- [OBJECTIVE] Present the data once more in exactly its original form.

- [COLLECTED DATA]
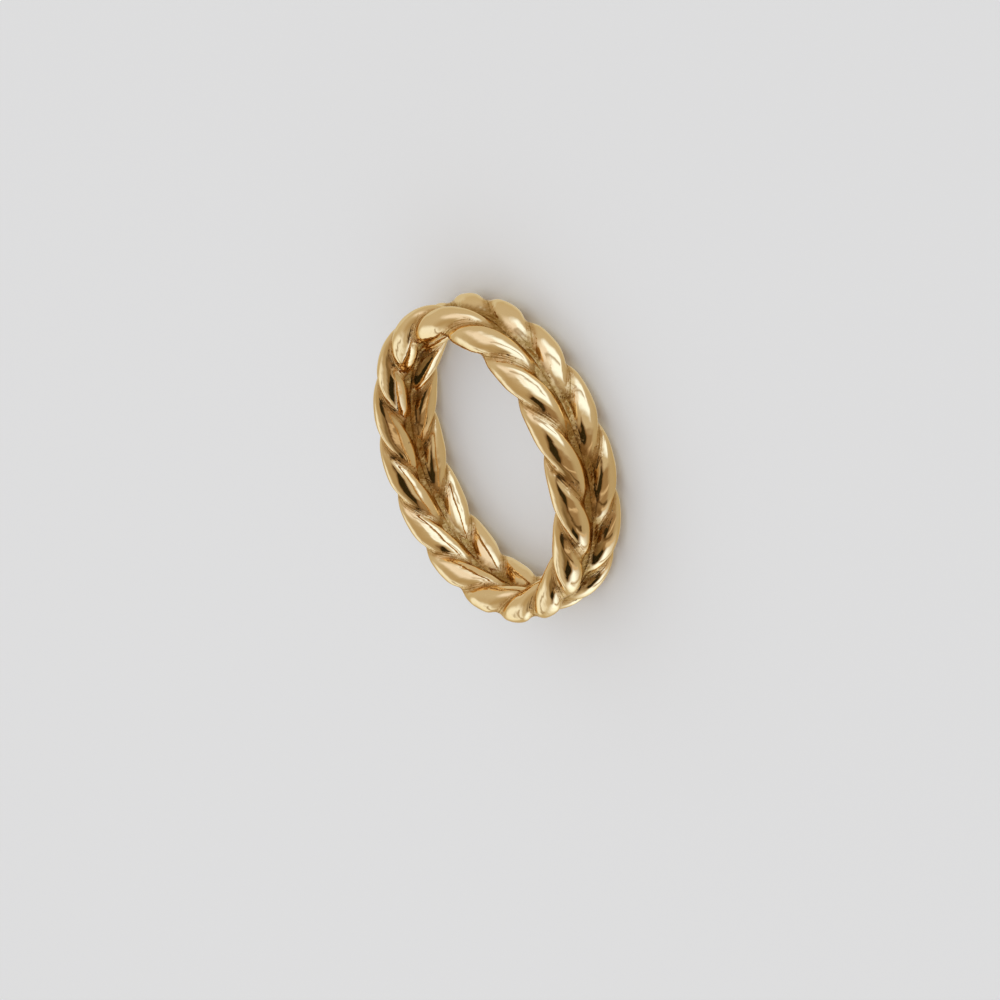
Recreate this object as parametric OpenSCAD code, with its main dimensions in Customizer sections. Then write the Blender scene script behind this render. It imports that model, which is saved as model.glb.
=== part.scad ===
// Braided band ring, in millimetres.
// Two ropes lie side by side round the finger hole and twist in opposite senses, so their crests
// form a row of V shapes. Each rope is one closed strand: it goes twice round the ring, and its
// second round twists with its first. The crests of one rope stand between those of the other.
// The ring lies on its side: Z is the axis of the finger hole, and the lower rope rests on Z = 0.

/* [Ring] */
// Diameter of the finger hole, measured across the crests of the strands
finger_hole_d = 17.3; // [15:0.1:21]
// Crests of each rope round the ring, an odd number so that a strand closes after two rounds
crests = 15; // [11:2:17]

/* [Strands] */
// Width of a strand, measured round its rope
strand_w = 1.72; // [1.2:0.02:1.8]
// Thickness of a strand, measured outwards from the middle of its rope
strand_t = 1.16; // [0.9:0.02:1.4]

/* [Clearances] */
// Clearance between the two rounds of a strand, in the middle of their rope
strand_gap = 0.12; // [0.1:0.01:0.3]
// Clearance between the circles that the crests of the two ropes reach. The strands themselves lie
// further apart, because the crests of one rope stand between those of the other.
rope_gap = 0.02; // [0:0.01:0.3]

/* [Smoothness] */
// Sections along one twist of a strand
sections_per_twist = 20; // [12:4:24]
// Sides of a strand's section
section_sides = 12; // [10:2:12]

/* [Hidden] */
gold = [0.86, 0.63, 0.32];
// Rounds that a strand makes of the ring before it closes on itself
rounds = 2;
// Twists that a strand makes in one round of the ring
twists_per_round = crests / rounds;
sections = sections_per_twist * crests;
// Distance of a strand's middle line from the middle of its rope
twist_r = (strand_t + strand_gap) / 2;
rope_r = twist_r + strand_t / 2;
// Radius of the circle that the middle of each rope follows round the finger hole
ring_r = finger_hole_d / 2 + rope_r;
// Height of each rope's middle above or below the middle of the band
rope_height = rope_r + rope_gap / 2;
band_half_w = rope_height + rope_r;
// Angle that puts the lower rope's crests midway between the upper rope's
half_crest = 360 / rounds / 2;

function unit(v) = v / norm(v);

// The functions below take twist, the angle round the rope (0 faces away from the finger hole),
// and side, 1 for the upper rope and -1 for the lower. They give radial, round and axial parts.
function strand_middle(twist, side) =
    [ring_r + twist_r * cos(twist), 0, side * (rope_height + twist_r * sin(twist))];

function strand_direction(twist, side) =
    unit([
        -twists_per_round * twist_r * sin(twist),
        ring_r + twist_r * cos(twist),
        side * twists_per_round * twist_r * cos(twist)
    ]);

function outward(twist, side) = [cos(twist), 0, side * sin(twist)];

function section_point(twist, side, corner) =
    strand_middle(twist, side)
        + strand_w / 2 * cos(corner) * cross(strand_direction(twist, side), outward(twist, side))
        + strand_t / 2 * sin(corner) * outward(twist, side);

// Turns radial, round and axial parts at an angle round the ring into X, Y and Z
function placed(part, turn) =
    [
        part.x * cos(turn) - part.y * sin(turn),
        part.x * sin(turn) + part.y * cos(turn),
        part.z + band_half_w
    ];

function strand_points(side, lead) = [
    for (section = [0 : sections - 1])
        for (corner = [0 : section_sides - 1])
            let (turn = 360 * rounds * section / sections)
                placed(
                    section_point(turn * twists_per_round + lead, side, 360 * corner / section_sides),
                    turn
                )
];

function point_index(section, corner) =
    (section % sections) * section_sides + corner % section_sides;

// Two triangles for each side of each section, round the whole closed strand. Their shared edge
// runs along the twist, so it leans one way on the upper rope and the other way on the lower.
function strand_faces(side) = [
    for (section = [0 : sections - 1])
        for (corner = [0 : section_sides - 1])
            let (
                here = point_index(section, corner),
                beside = point_index(section, corner + 1),
                ahead = point_index(section + 1, corner),
                ahead_beside = point_index(section + 1, corner + 1)
            )
                each side > 0
                    ? [[here, beside, ahead], [beside, ahead_beside, ahead]]
                    : [[here, beside, ahead_beside], [here, ahead_beside, ahead]]
];

module strand(side, lead) {
    polyhedron(points = strand_points(side, lead), faces = strand_faces(side));
}

// The rope along the upper edge of the band
module upper_strand() {
    color(gold) strand(1, 0);
}

// The rope along the lower edge, on which the ring rests
module lower_strand() {
    color(gold) strand(-1, half_crest);
}

upper_strand();
lower_strand();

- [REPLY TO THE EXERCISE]
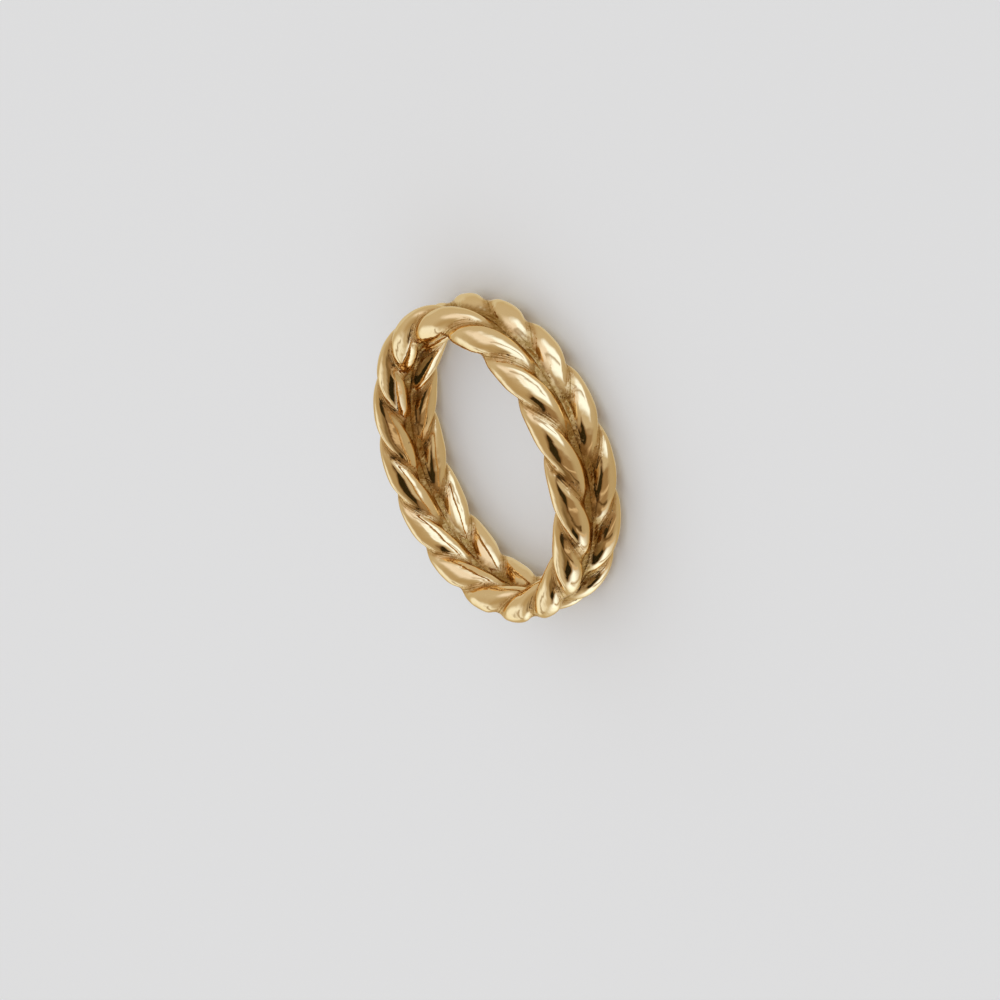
Recreate this object as parametric OpenSCAD code, with its main dimensions in Customizer sections. Then write the Blender scene script behind this render. It imports that model, which is saved as model.glb.
=== part.scad ===
// Braided band ring, in millimetres.
// Two ropes lie side by side round the finger hole and twist in opposite senses, so their crests
// form a row of V shapes. Each rope is one closed strand: it goes twice round the ring, and its
// second round twists with its first. The crests of one rope stand between those of the other.
// The ring lies on its side: Z is the axis of the finger hole, and the lower rope rests on Z = 0.

/* [Ring] */
// Diameter of the finger hole, measured across the crests of the strands
finger_hole_d = 17.3; // [15:0.1:21]
// Crests of each rope round the ring, an odd number so that a strand closes after two rounds
crests = 15; // [11:2:17]

/* [Strands] */
// Width of a strand, measured round its rope
strand_w = 1.72; // [1.2:0.02:1.8]
// Thickness of a strand, measured outwards from the middle of its rope
strand_t = 1.16; // [0.9:0.02:1.4]

/* [Clearances] */
// Clearance between the two rounds of a strand, in the middle of their rope
strand_gap = 0.12; // [0.1:0.01:0.3]
// Clearance between the circles that the crests of the two ropes reach. The strands themselves lie
// further apart, because the crests of one rope stand between those of the other.
rope_gap = 0.02; // [0:0.01:0.3]

/* [Smoothness] */
// Sections along one twist of a strand
sections_per_twist = 20; // [12:4:24]
// Sides of a strand's section
section_sides = 12; // [10:2:12]

/* [Hidden] */
gold = [0.86, 0.63, 0.32];
// Rounds that a strand makes of the ring before it closes on itself
rounds = 2;
// Twists that a strand makes in one round of the ring
twists_per_round = crests / rounds;
sections = sections_per_twist * crests;
// Distance of a strand's middle line from the middle of its rope
twist_r = (strand_t + strand_gap) / 2;
rope_r = twist_r + strand_t / 2;
// Radius of the circle that the middle of each rope follows round the finger hole
ring_r = finger_hole_d / 2 + rope_r;
// Height of each rope's middle above or below the middle of the band
rope_height = rope_r + rope_gap / 2;
band_half_w = rope_height + rope_r;
// Angle that puts the lower rope's crests midway between the upper rope's
half_crest = 360 / rounds / 2;

function unit(v) = v / norm(v);

// The functions below take twist, the angle round the rope (0 faces away from the finger hole),
// and side, 1 for the upper rope and -1 for the lower. They give radial, round and axial parts.
function strand_middle(twist, side) =
    [ring_r + twist_r * cos(twist), 0, side * (rope_height + twist_r * sin(twist))];

function strand_direction(twist, side) =
    unit([
        -twists_per_round * twist_r * sin(twist),
        ring_r + twist_r * cos(twist),
        side * twists_per_round * twist_r * cos(twist)
    ]);

function outward(twist, side) = [cos(twist), 0, side * sin(twist)];

function section_point(twist, side, corner) =
    strand_middle(twist, side)
        + strand_w / 2 * cos(corner) * cross(strand_direction(twist, side), outward(twist, side))
        + strand_t / 2 * sin(corner) * outward(twist, side);

// Turns radial, round and axial parts at an angle round the ring into X, Y and Z
function placed(part, turn) =
    [
        part.x * cos(turn) - part.y * sin(turn),
        part.x * sin(turn) + part.y * cos(turn),
        part.z + band_half_w
    ];

function strand_points(side, lead) = [
    for (section = [0 : sections - 1])
        for (corner = [0 : section_sides - 1])
            let (turn = 360 * rounds * section / sections)
                placed(
                    section_point(turn * twists_per_round + lead, side, 360 * corner / section_sides),
                    turn
                )
];

function point_index(section, corner) =
    (section % sections) * section_sides + corner % section_sides;

// Two triangles for each side of each section, round the whole closed strand. Their shared edge
// runs along the twist, so it leans one way on the upper rope and the other way on the lower.
function strand_faces(side) = [
    for (section = [0 : sections - 1])
        for (corner = [0 : section_sides - 1])
            let (
                here = point_index(section, corner),
                beside = point_index(section, corner + 1),
                ahead = point_index(section + 1, corner),
                ahead_beside = point_index(section + 1, corner + 1)
            )
                each side > 0
                    ? [[here, beside, ahead], [beside, ahead_beside, ahead]]
                    : [[here, beside, ahead_beside], [here, ahead_beside, ahead]]
];

module strand(side, lead) {
    polyhedron(points = strand_points(side, lead), faces = strand_faces(side));
}

// The rope along the upper edge of the band
module upper_strand() {
    color(gold) strand(1, 0);
}

// The rope along the lower edge, on which the ring rests
module lower_strand() {
    color(gold) strand(-1, half_crest);
}

upper_strand();
lower_strand();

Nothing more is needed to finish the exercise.